PROMPT -
Quote verbatim every line from the line containing "for land, corner_z, next_land, next_top" to the line containing "record = json.load(file)", inclusive of both, and no other line.

SUPPLIED MATERIAL -
## begin

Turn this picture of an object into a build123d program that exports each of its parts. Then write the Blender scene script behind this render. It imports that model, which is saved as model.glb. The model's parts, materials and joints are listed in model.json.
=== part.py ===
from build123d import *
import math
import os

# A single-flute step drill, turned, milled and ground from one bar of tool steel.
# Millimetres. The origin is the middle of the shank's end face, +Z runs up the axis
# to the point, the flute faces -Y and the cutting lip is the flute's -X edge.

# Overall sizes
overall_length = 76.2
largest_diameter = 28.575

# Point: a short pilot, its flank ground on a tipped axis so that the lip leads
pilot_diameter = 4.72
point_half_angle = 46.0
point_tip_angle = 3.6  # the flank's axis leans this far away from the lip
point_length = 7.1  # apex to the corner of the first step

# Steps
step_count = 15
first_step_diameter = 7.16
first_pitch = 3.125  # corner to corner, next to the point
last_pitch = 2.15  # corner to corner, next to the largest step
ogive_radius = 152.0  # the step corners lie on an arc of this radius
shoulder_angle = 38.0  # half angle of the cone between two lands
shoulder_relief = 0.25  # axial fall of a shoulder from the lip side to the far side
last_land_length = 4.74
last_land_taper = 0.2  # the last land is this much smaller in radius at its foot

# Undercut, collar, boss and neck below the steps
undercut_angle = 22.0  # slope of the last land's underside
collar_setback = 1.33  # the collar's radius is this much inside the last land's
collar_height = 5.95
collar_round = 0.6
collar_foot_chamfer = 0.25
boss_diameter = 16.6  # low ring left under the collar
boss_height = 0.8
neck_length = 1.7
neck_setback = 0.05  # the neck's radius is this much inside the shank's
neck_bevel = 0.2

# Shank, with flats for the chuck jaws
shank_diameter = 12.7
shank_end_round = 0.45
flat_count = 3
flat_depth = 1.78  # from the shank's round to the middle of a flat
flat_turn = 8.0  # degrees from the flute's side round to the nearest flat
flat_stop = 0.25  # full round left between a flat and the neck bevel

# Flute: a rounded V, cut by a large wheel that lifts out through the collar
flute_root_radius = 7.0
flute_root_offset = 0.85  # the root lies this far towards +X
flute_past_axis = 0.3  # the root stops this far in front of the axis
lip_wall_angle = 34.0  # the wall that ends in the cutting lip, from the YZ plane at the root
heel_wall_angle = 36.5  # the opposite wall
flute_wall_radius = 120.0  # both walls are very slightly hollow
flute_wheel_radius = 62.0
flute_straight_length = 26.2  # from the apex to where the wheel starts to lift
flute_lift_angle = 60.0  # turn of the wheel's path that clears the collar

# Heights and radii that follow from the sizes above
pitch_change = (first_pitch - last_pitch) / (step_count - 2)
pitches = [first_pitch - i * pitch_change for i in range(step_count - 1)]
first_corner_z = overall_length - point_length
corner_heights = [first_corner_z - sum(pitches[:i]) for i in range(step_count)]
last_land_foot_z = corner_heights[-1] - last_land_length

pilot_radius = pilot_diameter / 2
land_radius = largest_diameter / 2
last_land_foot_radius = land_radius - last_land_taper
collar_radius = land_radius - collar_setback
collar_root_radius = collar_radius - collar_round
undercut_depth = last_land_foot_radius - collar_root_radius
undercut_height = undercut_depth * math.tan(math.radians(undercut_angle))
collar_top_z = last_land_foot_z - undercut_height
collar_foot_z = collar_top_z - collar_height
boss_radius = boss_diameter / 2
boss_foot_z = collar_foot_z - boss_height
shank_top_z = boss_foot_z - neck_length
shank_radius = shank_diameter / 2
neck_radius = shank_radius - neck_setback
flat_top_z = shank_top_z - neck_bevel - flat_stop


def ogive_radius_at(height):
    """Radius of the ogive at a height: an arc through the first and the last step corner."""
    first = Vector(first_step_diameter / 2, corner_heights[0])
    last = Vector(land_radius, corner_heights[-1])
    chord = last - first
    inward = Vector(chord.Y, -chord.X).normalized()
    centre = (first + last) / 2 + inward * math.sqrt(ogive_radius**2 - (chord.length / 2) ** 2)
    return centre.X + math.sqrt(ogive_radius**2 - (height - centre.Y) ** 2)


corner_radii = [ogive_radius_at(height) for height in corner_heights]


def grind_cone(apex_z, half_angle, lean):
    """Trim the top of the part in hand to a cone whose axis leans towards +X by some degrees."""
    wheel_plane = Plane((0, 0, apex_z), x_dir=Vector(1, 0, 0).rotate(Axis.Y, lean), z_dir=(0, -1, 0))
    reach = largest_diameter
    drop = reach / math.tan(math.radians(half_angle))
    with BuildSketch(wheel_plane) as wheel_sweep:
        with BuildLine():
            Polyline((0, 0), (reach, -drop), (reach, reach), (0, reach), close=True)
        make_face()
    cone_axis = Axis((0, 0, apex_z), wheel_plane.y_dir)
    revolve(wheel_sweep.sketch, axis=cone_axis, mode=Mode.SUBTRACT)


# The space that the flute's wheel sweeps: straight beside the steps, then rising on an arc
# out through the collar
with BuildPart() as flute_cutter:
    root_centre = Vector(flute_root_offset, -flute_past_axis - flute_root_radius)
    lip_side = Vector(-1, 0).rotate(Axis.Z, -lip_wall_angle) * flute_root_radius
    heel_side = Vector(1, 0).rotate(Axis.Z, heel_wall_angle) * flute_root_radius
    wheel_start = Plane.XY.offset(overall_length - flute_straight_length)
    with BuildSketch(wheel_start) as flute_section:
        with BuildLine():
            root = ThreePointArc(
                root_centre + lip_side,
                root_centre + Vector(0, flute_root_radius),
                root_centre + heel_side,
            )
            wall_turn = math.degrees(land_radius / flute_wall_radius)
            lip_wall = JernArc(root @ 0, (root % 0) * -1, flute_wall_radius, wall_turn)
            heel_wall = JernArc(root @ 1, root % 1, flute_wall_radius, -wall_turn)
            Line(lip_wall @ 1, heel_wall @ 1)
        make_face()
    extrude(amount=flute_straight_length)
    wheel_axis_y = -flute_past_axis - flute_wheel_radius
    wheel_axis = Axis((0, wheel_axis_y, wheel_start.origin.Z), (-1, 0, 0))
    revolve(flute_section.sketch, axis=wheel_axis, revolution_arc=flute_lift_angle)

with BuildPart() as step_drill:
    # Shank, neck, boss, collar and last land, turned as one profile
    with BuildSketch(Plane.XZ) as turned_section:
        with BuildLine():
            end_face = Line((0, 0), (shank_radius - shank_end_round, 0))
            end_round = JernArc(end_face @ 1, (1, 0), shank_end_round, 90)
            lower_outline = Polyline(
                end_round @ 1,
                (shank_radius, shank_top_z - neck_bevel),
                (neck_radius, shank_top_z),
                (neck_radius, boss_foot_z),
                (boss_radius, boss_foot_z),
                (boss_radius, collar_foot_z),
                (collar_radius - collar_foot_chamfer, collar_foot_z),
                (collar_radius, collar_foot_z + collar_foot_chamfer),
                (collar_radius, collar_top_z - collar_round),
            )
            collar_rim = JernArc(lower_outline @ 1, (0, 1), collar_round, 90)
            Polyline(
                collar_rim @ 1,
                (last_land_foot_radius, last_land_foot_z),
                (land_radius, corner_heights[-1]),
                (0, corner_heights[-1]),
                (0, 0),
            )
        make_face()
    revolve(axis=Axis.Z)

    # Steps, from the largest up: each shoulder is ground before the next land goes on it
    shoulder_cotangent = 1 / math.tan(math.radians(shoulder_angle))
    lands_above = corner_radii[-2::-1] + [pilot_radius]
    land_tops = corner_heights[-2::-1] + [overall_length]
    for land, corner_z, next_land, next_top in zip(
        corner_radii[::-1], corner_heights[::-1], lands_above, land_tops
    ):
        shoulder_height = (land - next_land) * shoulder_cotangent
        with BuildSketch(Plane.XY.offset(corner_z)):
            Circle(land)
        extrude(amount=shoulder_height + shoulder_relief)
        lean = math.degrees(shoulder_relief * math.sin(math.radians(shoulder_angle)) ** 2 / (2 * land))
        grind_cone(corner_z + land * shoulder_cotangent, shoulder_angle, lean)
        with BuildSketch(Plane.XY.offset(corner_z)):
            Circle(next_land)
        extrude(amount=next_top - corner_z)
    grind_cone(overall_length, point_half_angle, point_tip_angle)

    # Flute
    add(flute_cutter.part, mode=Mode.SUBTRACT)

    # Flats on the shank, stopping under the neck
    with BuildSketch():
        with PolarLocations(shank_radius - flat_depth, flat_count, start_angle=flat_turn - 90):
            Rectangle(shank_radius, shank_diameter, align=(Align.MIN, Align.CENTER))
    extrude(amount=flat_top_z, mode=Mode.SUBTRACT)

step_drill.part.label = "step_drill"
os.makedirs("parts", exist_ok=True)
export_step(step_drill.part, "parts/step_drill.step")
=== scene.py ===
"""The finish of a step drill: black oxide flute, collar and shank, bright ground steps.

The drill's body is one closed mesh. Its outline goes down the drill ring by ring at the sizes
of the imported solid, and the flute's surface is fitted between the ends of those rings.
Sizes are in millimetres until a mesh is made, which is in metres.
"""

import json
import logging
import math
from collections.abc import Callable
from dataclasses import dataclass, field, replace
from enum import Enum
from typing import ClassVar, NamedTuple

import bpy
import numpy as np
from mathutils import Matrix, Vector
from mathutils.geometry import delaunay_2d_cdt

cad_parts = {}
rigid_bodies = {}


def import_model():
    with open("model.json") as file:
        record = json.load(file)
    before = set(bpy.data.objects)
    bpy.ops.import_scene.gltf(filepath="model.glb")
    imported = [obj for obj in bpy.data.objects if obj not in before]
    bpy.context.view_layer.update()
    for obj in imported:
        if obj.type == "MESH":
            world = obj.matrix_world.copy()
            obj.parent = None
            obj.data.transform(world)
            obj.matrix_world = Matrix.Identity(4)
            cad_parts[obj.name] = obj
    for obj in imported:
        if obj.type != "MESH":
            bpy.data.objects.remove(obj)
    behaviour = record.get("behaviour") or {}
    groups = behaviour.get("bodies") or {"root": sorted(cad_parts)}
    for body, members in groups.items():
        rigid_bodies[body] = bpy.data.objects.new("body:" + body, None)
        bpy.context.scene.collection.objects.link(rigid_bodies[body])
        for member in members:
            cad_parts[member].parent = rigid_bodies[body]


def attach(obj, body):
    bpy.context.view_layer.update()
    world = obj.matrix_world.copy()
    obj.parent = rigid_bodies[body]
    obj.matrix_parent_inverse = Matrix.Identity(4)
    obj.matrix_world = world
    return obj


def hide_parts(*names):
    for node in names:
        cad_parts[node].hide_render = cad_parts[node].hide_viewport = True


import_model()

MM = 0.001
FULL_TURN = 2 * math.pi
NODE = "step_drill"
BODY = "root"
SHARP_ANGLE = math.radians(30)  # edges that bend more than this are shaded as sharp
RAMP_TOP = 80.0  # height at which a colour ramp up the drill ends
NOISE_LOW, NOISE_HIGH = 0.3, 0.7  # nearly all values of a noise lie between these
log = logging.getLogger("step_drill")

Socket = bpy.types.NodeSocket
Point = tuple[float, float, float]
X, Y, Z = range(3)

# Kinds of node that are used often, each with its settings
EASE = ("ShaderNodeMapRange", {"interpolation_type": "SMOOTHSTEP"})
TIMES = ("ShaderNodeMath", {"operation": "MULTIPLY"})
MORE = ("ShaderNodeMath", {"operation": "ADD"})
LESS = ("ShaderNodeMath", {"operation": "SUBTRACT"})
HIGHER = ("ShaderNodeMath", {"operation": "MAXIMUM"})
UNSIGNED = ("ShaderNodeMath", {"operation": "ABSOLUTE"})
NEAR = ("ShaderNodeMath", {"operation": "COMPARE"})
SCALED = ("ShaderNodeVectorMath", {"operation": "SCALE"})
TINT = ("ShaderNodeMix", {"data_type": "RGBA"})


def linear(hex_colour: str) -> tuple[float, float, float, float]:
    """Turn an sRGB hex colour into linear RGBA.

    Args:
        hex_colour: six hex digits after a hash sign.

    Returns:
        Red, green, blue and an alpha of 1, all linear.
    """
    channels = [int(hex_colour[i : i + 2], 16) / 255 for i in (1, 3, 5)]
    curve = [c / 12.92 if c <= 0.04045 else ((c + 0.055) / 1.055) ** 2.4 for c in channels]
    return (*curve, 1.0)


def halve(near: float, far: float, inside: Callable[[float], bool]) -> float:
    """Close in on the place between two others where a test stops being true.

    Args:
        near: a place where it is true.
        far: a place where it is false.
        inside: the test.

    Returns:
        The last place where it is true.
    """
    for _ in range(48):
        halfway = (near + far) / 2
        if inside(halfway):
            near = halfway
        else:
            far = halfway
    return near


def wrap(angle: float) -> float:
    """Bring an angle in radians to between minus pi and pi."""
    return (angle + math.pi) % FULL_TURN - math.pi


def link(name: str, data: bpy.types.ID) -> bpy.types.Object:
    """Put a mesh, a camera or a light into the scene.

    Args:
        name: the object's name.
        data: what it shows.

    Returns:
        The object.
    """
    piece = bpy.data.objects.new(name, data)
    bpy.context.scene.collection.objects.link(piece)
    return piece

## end

WRITTEN ANSWER -
    for land, corner_z, next_land, next_top in zip(
        corner_radii[::-1], corner_heights[::-1], lands_above, land_tops
    ):
        shoulder_height = (land - next_land) * shoulder_cotangent
        with BuildSketch(Plane.XY.offset(corner_z)):
            Circle(land)
        extrude(amount=shoulder_height + shoulder_relief)
        lean = math.degrees(shoulder_relief * math.sin(math.radians(shoulder_angle)) ** 2 / (2 * land))
        grind_cone(corner_z + land * shoulder_cotangent, shoulder_angle, lean)
        with BuildSketch(Plane.XY.offset(corner_z)):
            Circle(next_land)
        extrude(amount=next_top - corner_z)
    grind_cone(overall_length, point_half_angle, point_tip_angle)

    # Flute
    add(flute_cutter.part, mode=Mode.SUBTRACT)

    # Flats on the shank, stopping under the neck
    with BuildSketch():
        with PolarLocations(shank_radius - flat_depth, flat_count, start_angle=flat_turn - 90):
            Rectangle(shank_radius, shank_diameter, align=(Align.MIN, Align.CENTER))
    extrude(amount=flat_top_z, mode=Mode.SUBTRACT)

step_drill.part.label = "step_drill"
os.makedirs("parts", exist_ok=True)
export_step(step_drill.part, "parts/step_drill.step")
=== scene.py ===
"""The finish of a step drill: black oxide flute, collar and shank, bright ground steps.

The drill's body is one closed mesh. Its outline goes down the drill ring by ring at the sizes
of the imported solid, and the flute's surface is fitted between the ends of those rings.
Sizes are in millimetres until a mesh is made, which is in metres.
"""

import json
import logging
import math
from collections.abc import Callable
from dataclasses import dataclass, field, replace
from enum import Enum
from typing import ClassVar, NamedTuple

import bpy
import numpy as np
from mathutils import Matrix, Vector
from mathutils.geometry import delaunay_2d_cdt

cad_parts = {}
rigid_bodies = {}


def import_model():
    with open("model.json") as file:
        record = json.load(file)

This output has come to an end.